Literature Foundation 2010
Essay and exam practice
1. The second formative essay (instructions in WebCT) should be emailed to me as usual. You can do this at any time up to Friday April 16th. I will mark this essay, as before, according to the criteria laid out in my Essay Checklist. The relevant instructions in WebCT are given below, under (4).
2. There will be a practice examination for my students at the beginning of next term. Because of a clash with a first year revision lecture, the time and place has been changed:
Please come to lecture room 4 (room 110: by the lifts on the first floor (English Department) landing) at 1.00 pm on Tuesday April 27th. You will be given two passages from the set texts and asked to write an essay on one of them. Total time: one hour. You will write under approximately exam conditions. Anyone found surreptitiously looking something up on their magic iphone will be severely penalised.
3. Those who choose to do so can participate in an experiment. If you wish, I will post copies of your practice exam answer, together with my feedback, on the Web at a secret address. I will only do that for those that agree to take part; and I will only reve al the secret address (so that you can see all of the uploaded scripts and feedback) to those that agree to have their work shared.
4. The second formative essay instructions (from WebCT):
Assignment 2:
Write a 1500-word critical essay on one of the focal texts. Credit will be given for appropriate breadth of reference. This assignment is practice for Paper 2.
Essay titles:
- The Parlement of Foulys attempts to define and analyse love through the use of opposites. Discuss.
- Discuss the significance of location in The Parlement of Foulys.
- What use do Shakespeare and/or Jonson make of disguise? Focus your answer on Twelfth Night and/or Volpone.
- To what extent does attention to historical context inform your readings of early modern drama? You should focus your answer on Volpone and/or Twelfth Night.

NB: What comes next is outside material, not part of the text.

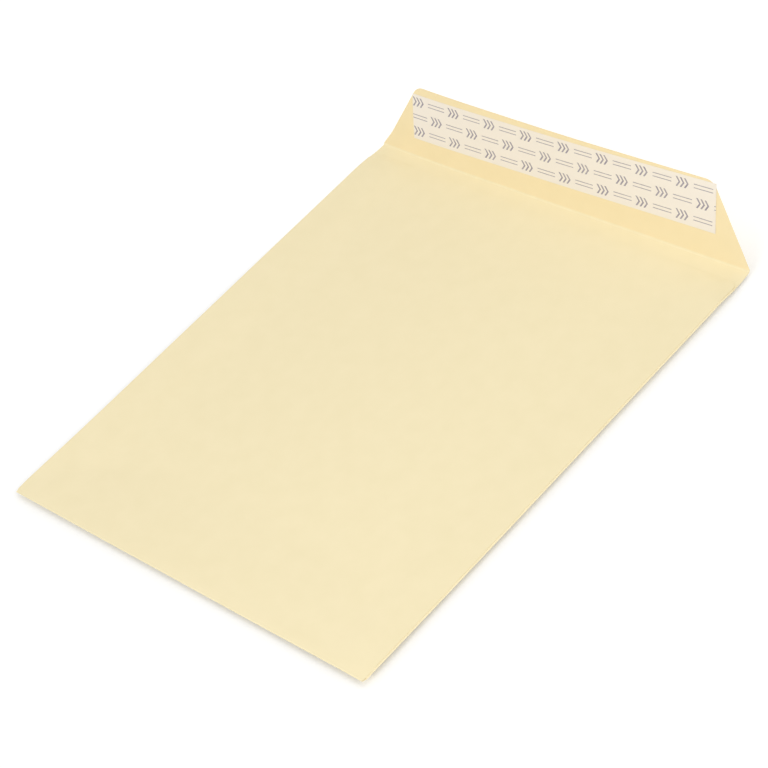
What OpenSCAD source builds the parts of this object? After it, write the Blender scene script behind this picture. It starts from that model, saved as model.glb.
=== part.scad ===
// Open-end pocket envelope of cream paper with a peel-off closure.
// One sheet makes the front panel, two side tabs, the back panel and the flap.
// It lies on its front panel with the back panel up and the flap standing open.
// X runs across the pocket, Y runs up it to the mouth and Z points up.
// The origin is the middle of the face that the envelope rests on.

/* [Pocket] */
// Width across the two side folds
body_w = 254; // [120:1:400]
// Length from the bottom fold to the flap fold
body_l = 305; // [160:1:450]
// Thickness of the paper
paper_t = 0.15; // [0.08:0.01:0.3]
// Gap inside a side fold, between the front panel and the tab
fold_gap = 0.35; // [0.1:0.05:1]

/* [Side seams] */
// Width of a side tab, from its fold to its inner edge
tab_w = 18; // [15:0.5:30]
// Distance from the bottom fold to the foot of a tab
tab_foot = 2; // [1:0.5:20]
// Distance from the lip of the back panel down to the head of a tab
tab_drop = 5; // [2:0.5:20]
// Length by which each end of a tab slants towards its inner edge
tab_slant = 9; // [2:0.5:20]
// Distance from a side fold in to the edge of the back panel
back_in = 1; // [0.5:0.1:4]
// Width of the gum line in a seam
gum_w = 9; // [3:0.5:12]
// Thickness of the gum line
gum_t = 0.05; // [0.02:0.01:0.2]

/* [Throat] */
// Distance from the flap fold down to the lip of the back panel
throat_d = 9; // [8:0.5:40]
// Radius of the two ends of the lip
lip_r = 6; // [1:0.5:20]

/* [Flap] */
// Depth of the flap, from its fold to its edge
flap_d = 44; // [34:1:90]
// Distance from a side fold in to the corner of the flap's edge
flap_in = 26; // [8:1:50]
// Distance from a side fold in to the flap's foot
foot_in = 1.2; // [0.5:0.1:4]
// Radius of the flap's two corners
flap_r = 8; // [1:0.5:12]
// Angle by which the flap stands up from the pocket
flap_angle = 73; // [10:1:120]
// Inner radius of the crease that the flap turns on
crease_r = 1.5; // [0.5:0.1:3]

/* [Closure] */
// Width of the release liner, measured up the flap
liner_w = 27.5; // [24:0.5:30]
// Thickness of the release liner
liner_t = 0.07; // [0.04:0.01:0.15]
// Distance from the flap's edge down to the liner
liner_top = 3; // [0.5:0.5:3.5]
// Reach of the liner's left end past the flap's left corner
liner_left = 3; // [0:0.5:4]
// Reach of the liner's right end past the flap's right corner
liner_right = 2.5; // [1:0.5:4]
// Width of the adhesive strip under the liner
glue_w = 20; // [10:0.5:23]
// Thickness of the adhesive strip
glue_t = 0.05; // [0.02:0.01:0.2]
// Distance by which the adhesive stops short of each end of the liner
glue_end = 4; // [2:0.5:15]

/* [Detail] */
// Number of flat faces that draw each fold and each rounded corner
steps = 8; // [4:1:16]

/* [Hidden] */

// Room by which a cutting shape passes the paper that it cuts
spare = 1;
// Outer radius of a side fold
side_r = paper_t + fold_gap / 2;
// Height of the closed pocket, from the front panel to the top of the back panel
stack_h = 2 * side_r + gum_t + paper_t;
// Width of the flat front panel between the side folds
front_w = body_w - 2 * side_r;
// Places along Y of the bottom fold, the flap fold and the lip
bottom_y = -body_l / 2;
fold_y = body_l / 2;
lip_y = fold_y - throat_d;
// Ends of the side tabs along Y
tab_y0 = bottom_y + tab_foot;
tab_y1 = lip_y - tab_drop;
// Distance across the folded sheet over which the crease runs out of a flat panel
fold_run = (crease_r + paper_t) * tan(flap_angle / 2);
// Middle of a seam, halfway between the tab's inner edge and the back panel's edge
seam_x = (body_w - tab_w - back_in) / 2;
// Corner of the flap's edge, and ends of the liner, along X
corner_x = body_w / 2 - flap_in;
liner_x0 = -corner_x - liner_left;
liner_x1 = corner_x + liner_right;
// Lower edge of the liner, and of the adhesive centred under it, up the flap
liner_y = flap_d - liner_top - liner_w;
glue_y = liner_y + (liner_w - glue_w) / 2;

// Points along an arc about a centre, from one angle to another
function arc(centre, r, from, to) =
    [for (i = [0:steps]) let (a = from + (to - from) * i / steps) centre + r * [cos(a), sin(a)]];

// The same points in the other order, and on the other side of the middle line
function reversed(points) = [for (i = [len(points) - 1:-1:0]) points[i]];
function mirrored(points) = [for (p = points) [-p[0], p[1]]];

// Right half of a panel's outline, from its foot up a straight side and round a corner
function half_outline(foot, top, r) =
    let (lean = atan2(top[1] - foot[1], top[0] - foot[0]) - 90)
    concat([foot], arc([top[0] - r * (1 - sin(lean)) / cos(lean), top[1] - r], r, lean, 90));

// Everything round a panel's outline, as the shape that trims the sheet to it
module surround(half) {
    side = body_w / 2 + spare;
    top = half[len(half) - 1][1] + 2 * spare;
    foot = half[0][1];
    polygon(concat([[side, foot], [side, top], [-side, top], [-side, foot]], mirrored(half), reversed(half)));
}

// Strip of paper across the pocket, from its profile in Y and Z
module across(width) {
    rotate([90, 0, 90]) linear_extrude(height = width, center = true) children();
}

// The flap's own frame: Y runs up the flap from its fold, Z out of its gummed face
module on_flap() {
    translate([0, fold_y, 0])
        translate([0, -fold_run, paper_t + crease_r])
            rotate([flap_angle, 0, 0])
                translate([0, -fold_run, -crease_r])
                    children();
}

// Front panel, bottom fold and back panel, before the back panel is trimmed
module pocket_strip() {
    r = stack_h / 2;
    turn = [r, r];
    front_end = body_l - fold_run;
    back_end = body_l - throat_d + spare;
    translate([0, bottom_y, 0])
        across(front_w)
            polygon(concat(
                [[back_end, stack_h]],
                arc(turn, r, 90, 270),
                [[front_end, 0], [front_end, paper_t]],
                arc(turn, r - paper_t, 270, 90),
                [[back_end, stack_h - paper_t]]));
}

// Flap with its crease, and a tail that runs into the front panel
module flap_strip() {
    turn = [-fold_run, paper_t + crease_r];
    along = [cos(flap_angle), sin(flap_angle)];
    up = [-along[1], along[0]];
    edge = turn + (flap_d - fold_run + spare) * along;
    tail = -fold_run - spare;
    translate([0, fold_y, 0])
        across(front_w)
            polygon(concat(
                [[tail, 0]],
                arc(turn, crease_r + paper_t, -90, flap_angle - 90),
                [edge - (crease_r + paper_t) * up, edge - crease_r * up],
                arc(turn, crease_r, flap_angle - 90, -90),
                [[tail, paper_t]]));
}

// What the die takes off the back panel: its sides, and the round ends of its lip
module back_trim() {
    edge_x = body_w / 2 - back_in;
    mid_gap = paper_t + fold_gap / 2;
    translate([0, 0, mid_gap])
        linear_extrude(height = stack_h)
            surround(half_outline([edge_x, bottom_y - spare], [edge_x, lip_y], lip_r));
    for (side = [-1, 1])
        translate([side * (edge_x + back_in), bottom_y, 0])
            cube([2 * back_in, stack_h, 4 * stack_h], center = true);
}

// What the die takes off the shoulders between the side tabs and the flap's foot
module shoulder_trim() {
    edge_x = body_w / 2 - foot_in;
    far = fold_y + flap_d;
    for (side = [0, 1])
        mirror([side, 0, 0])
            translate([0, 0, -spare])
                linear_extrude(height = flap_d + 2 * spare)
                    polygon([
                        [front_w / 2, tab_y1],
                        [edge_x, fold_y - fold_run],
                        [edge_x, far],
                        [body_w, far],
                        [body_w, tab_y1]]);
}

// What the die takes off the flap: its slanted sides and the corners of its edge
module flap_trim() {
    on_flap()
        translate([0, 0, -paper_t - spare])
            linear_extrude(height = paper_t + 2 * spare)
                surround(half_outline([body_w / 2 - foot_in, fold_run], [corner_x, flap_d], flap_r));
}

// Side fold with its tab, on the right of the pocket
module side_tab() {
    inner = body_w / 2 - tab_w;
    turn = [front_w / 2, side_r];
    flat_x = turn[0] - spare;
    difference() {
        translate([0, (tab_y0 + tab_y1) / 2, 0])
            rotate([90, 0, 0])
                linear_extrude(height = tab_y1 - tab_y0, center = true)
                    polygon(concat(
                        [[flat_x, 0]],
                        arc(turn, side_r, -90, 90),
                        [[inner, 2 * side_r], [inner, 2 * side_r - paper_t]],
                        arc(turn, side_r - paper_t, 90, -90),
                        [[flat_x, paper_t]]));
        translate([0, 0, side_r])
            linear_extrude(height = stack_h)
                tab_slants(inner, turn[0]);
    }
}

// The two wedges that slant the ends of a tab
module tab_slants(inner, outer) {
    rise = tab_slant / (outer - inner);
    for (end = [[tab_y0, 1], [tab_y1, -1]])
        polygon([
            [outer, end[0]],
            [inner - spare, end[0] + end[1] * (tab_slant + spare * rise)],
            [inner - spare, end[0] - end[1] * spare],
            [outer, end[0] - end[1] * spare]]);
}

// The whole sheet, folded: panels, tabs and flap in one piece
module envelope_blank() {
    color("#f2e4bb") {
        difference() {
            union() {
                pocket_strip();
                flap_strip();
            }
            back_trim();
            shoulder_trim();
            flap_trim();
        }
        side_tab();
        mirror([1, 0, 0]) side_tab();
    }
}

// Gum that holds the back panel to the tab of one side
module side_seam_gum(side) {
    length = tab_y1 - tab_y0 - 2 * tab_slant;
    color("#e6ddc4")
        translate([side * seam_x - gum_w / 2, tab_y0 + tab_slant, 2 * side_r])
            cube([gum_w, length, gum_t]);
}

module side_seam_gum_left() {
    side_seam_gum(-1);
}

module side_seam_gum_right() {
    side_seam_gum(1);
}

// Pressure-sensitive strip on the flap, under the liner
module adhesive_strip() {
    color("#ece7d2")
        on_flap()
            translate([liner_x0 + glue_end, glue_y, 0])
                cube([liner_x1 - liner_x0 - 2 * glue_end, glue_w, glue_t]);
}

// Silicone-coated strip that is peeled off before the flap is closed
module release_liner() {
    color("#eee6d8")
        on_flap()
            translate([liner_x0, liner_y, glue_t])
                cube([liner_x1 - liner_x0, liner_w, liner_t]);
}

envelope_blank();
side_seam_gum_left();
side_seam_gum_right();
adhesive_strip();
release_liner();
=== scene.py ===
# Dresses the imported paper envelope: one folded sheet, its gum lines, and the strip on its flap.
# Every piece is modelled straight, at the CAD sizes, and then settled as paper lies on a table.
import math

import bmesh
import bpy
from mathutils import Matrix, Vector


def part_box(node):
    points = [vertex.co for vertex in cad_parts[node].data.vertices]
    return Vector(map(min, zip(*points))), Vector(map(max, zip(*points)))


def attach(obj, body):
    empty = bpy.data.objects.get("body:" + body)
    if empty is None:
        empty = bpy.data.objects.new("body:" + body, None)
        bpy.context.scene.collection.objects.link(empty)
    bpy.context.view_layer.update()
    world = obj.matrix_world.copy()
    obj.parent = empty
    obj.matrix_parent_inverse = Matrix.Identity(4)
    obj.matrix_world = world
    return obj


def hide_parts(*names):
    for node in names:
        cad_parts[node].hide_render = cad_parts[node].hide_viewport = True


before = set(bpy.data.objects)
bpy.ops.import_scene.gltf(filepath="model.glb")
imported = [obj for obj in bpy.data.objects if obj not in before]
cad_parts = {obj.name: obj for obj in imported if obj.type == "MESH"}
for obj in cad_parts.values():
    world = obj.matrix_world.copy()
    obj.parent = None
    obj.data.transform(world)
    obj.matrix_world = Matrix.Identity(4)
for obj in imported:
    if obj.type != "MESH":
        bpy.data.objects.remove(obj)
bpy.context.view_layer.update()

MM = 0.001
NEAR = 0.01 * MM

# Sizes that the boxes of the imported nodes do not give, as the part's source has them
PAPER_T = 0.15 * MM
TAB_W = 18 * MM
TAB_SLANT = 9 * MM
BACK_IN = 1 * MM
THROAT_D = 9 * MM
LIP_R = 6 * MM
FLAP_IN = 26 * MM
FOOT_IN = 1.2 * MM
FLAP_R = 8 * MM
FLAP_ANGLE = math.radians(73)
CREASE_R = 1.5 * MM

# The pocket, from the folded sheet's box and the gum line that fills its right seam
blank_low, blank_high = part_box("envelope_blank")
gum_low, gum_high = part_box("side_seam_gum_right")
HALF_W = blank_high.x
BOTTOM_Y = blank_low.y
FOLD_Y = -blank_low.y
LIP_Y = FOLD_Y - THROAT_D
SIDE_R = gum_low.z / 2
STACK_H = gum_high.z + PAPER_T
FRONT_HALF = HALF_W - SIDE_R
BACK_HALF = HALF_W - BACK_IN
TAB_X = HALF_W - TAB_W
TAB_Y0 = gum_low.y - TAB_SLANT
TAB_Y1 = gum_high.y + TAB_SLANT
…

- Discuss the vision of the poet’s role and significance presented by Pope and/or Swift. You should focus your response on To Arbuthnot and/or Verses on the Death of Dr Swift.
- ‘Why did I write?’ (Pope). In the light of your study of the text(s) and their context(s), discuss the motivations for writing To Arbuthnot and/or Verses on the Death of Dr Swift.
- ‘I leave it to be settled by whomsoever it may concern, whether the tendency of this work be altogether to recommend parental tyranny, or reward filial disobedience’ (Jane Austen, Northanger Abbey [1818]). Assess the moral message of one or more novel by Jane Austen in the light of this statement. You should focus your answer on Persuasion.
- ‘Jane Austen was fascinated with the sickness of her social world, especially its effect on people excluded from a life of active exertion’ (Sandra Gilbert and Susan Gubar). Discuss this statement in relation to the literature of the early nineteenth century. You should focus your answer on Austen’s Persuasion.
- Discuss the ways in which Woolf deals with female isolation. You should focus your answer on To the Lighthouse and/or A Room of One’s Own.
- ‘On Margate sands / I can connect / Nothing with nothing’ (T. S. Eliot). Discuss some of the ways in which writers in the first half of the twentieth century evoked the fragmentation of social and psychological life. You should focus your essay on Virginia Woolf’s To the Lighthouse and/or A Room of One’s Own.